__INPUT FOR THIS TASK__:
________________________________________

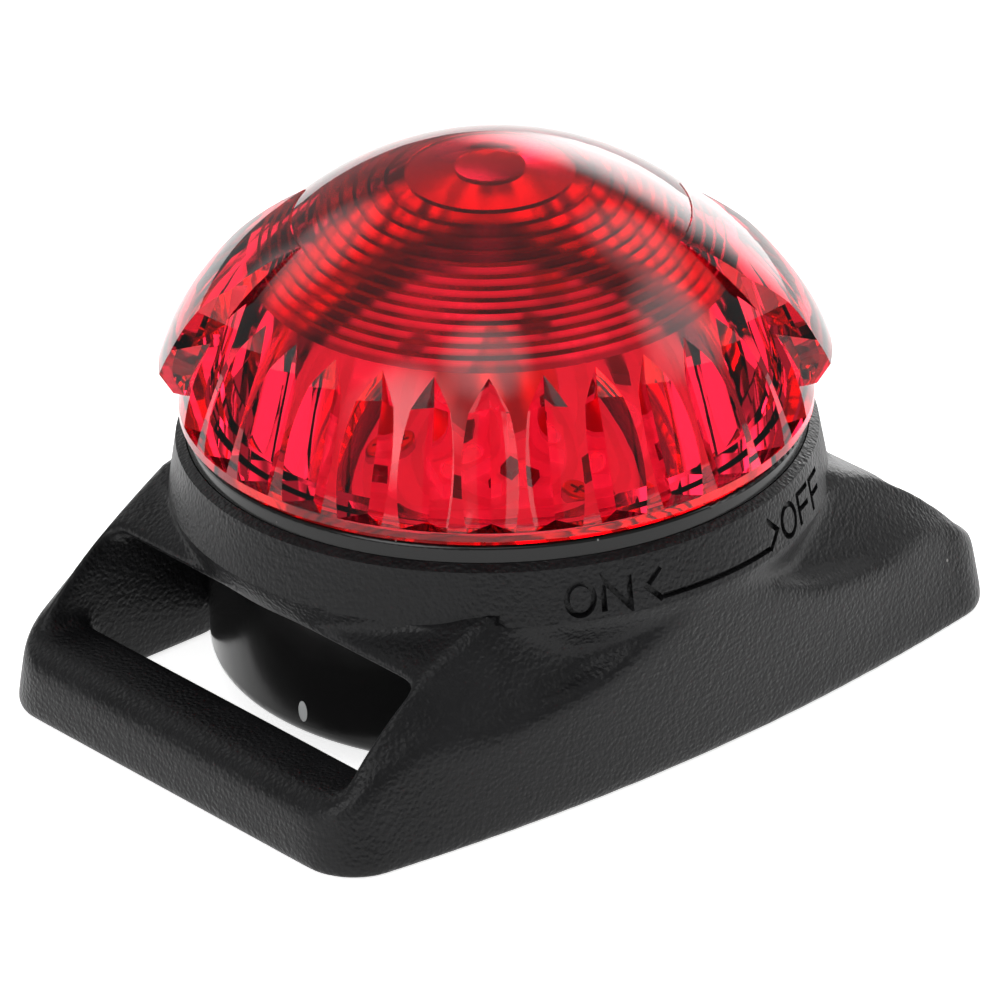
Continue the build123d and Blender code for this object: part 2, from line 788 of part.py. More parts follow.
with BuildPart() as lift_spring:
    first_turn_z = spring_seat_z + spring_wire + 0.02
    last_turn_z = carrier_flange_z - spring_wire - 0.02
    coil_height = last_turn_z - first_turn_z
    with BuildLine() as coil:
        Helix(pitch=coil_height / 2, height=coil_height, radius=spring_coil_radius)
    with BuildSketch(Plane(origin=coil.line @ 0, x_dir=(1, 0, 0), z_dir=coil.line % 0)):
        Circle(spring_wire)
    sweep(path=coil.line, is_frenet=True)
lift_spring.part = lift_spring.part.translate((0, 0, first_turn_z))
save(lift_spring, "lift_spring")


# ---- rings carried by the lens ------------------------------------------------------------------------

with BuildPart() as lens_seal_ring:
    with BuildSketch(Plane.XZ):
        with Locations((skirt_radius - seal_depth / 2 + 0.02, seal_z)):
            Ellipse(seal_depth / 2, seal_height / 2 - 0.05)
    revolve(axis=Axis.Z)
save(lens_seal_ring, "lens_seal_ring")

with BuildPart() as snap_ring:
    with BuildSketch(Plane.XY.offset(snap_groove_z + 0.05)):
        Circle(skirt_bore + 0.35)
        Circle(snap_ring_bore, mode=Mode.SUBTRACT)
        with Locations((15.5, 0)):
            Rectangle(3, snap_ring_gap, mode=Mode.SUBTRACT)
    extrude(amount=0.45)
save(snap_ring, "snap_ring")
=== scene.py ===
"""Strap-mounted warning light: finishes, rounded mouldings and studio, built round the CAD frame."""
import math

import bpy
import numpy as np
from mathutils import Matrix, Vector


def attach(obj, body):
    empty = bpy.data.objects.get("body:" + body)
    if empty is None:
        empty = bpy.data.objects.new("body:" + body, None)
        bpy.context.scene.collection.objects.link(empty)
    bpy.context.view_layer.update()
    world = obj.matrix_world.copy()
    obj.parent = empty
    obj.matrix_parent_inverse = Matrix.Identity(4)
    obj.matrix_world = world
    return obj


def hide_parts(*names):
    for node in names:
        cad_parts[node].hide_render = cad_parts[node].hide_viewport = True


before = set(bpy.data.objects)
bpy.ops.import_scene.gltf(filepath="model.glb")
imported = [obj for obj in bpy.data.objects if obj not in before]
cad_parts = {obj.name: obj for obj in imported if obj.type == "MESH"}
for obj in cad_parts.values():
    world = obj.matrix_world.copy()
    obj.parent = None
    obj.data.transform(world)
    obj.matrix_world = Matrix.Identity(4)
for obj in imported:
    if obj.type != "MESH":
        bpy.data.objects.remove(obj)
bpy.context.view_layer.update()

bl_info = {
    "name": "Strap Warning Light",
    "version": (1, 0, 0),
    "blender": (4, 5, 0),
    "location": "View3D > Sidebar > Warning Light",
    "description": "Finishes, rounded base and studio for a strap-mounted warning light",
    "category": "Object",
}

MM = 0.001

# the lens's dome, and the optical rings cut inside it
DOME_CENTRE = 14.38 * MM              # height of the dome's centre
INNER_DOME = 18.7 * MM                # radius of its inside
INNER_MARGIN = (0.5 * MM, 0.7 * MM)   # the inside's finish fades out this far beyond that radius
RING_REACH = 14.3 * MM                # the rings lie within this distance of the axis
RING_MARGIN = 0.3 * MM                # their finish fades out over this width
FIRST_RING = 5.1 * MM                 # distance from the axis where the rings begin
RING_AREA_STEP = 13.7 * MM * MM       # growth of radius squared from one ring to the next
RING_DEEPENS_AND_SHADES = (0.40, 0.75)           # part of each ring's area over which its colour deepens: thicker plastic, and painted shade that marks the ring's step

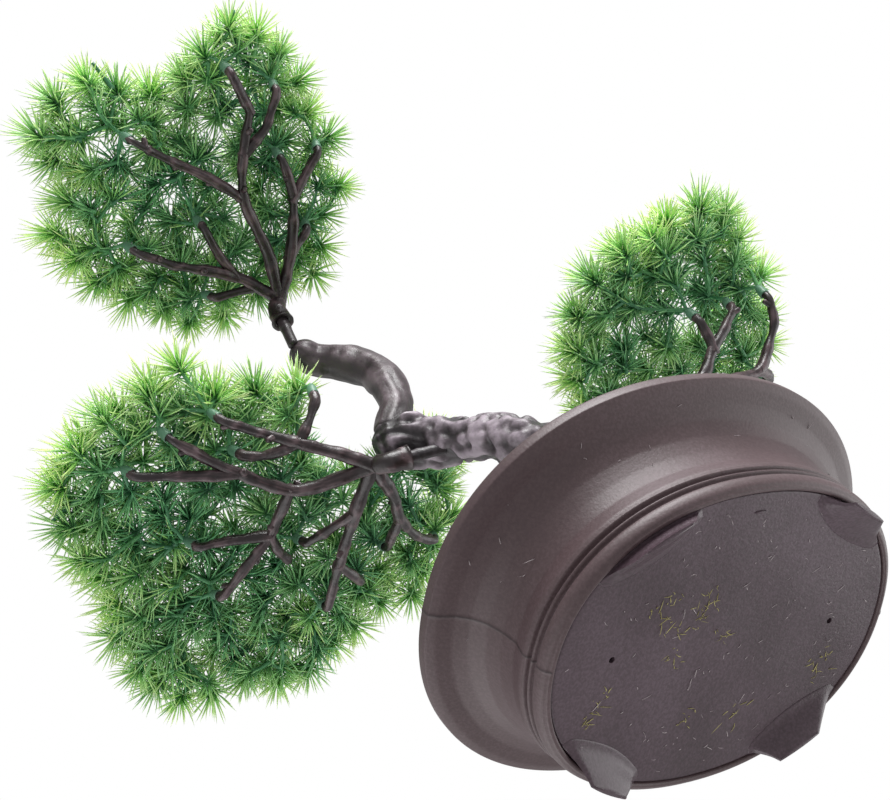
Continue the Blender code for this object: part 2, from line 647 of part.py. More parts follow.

________________________________________

Identify and copy all lines with the word "MESH".

cad_parts = {obj.name: obj for obj in imported if obj.type == "MESH"}
    if obj.type != "MESH":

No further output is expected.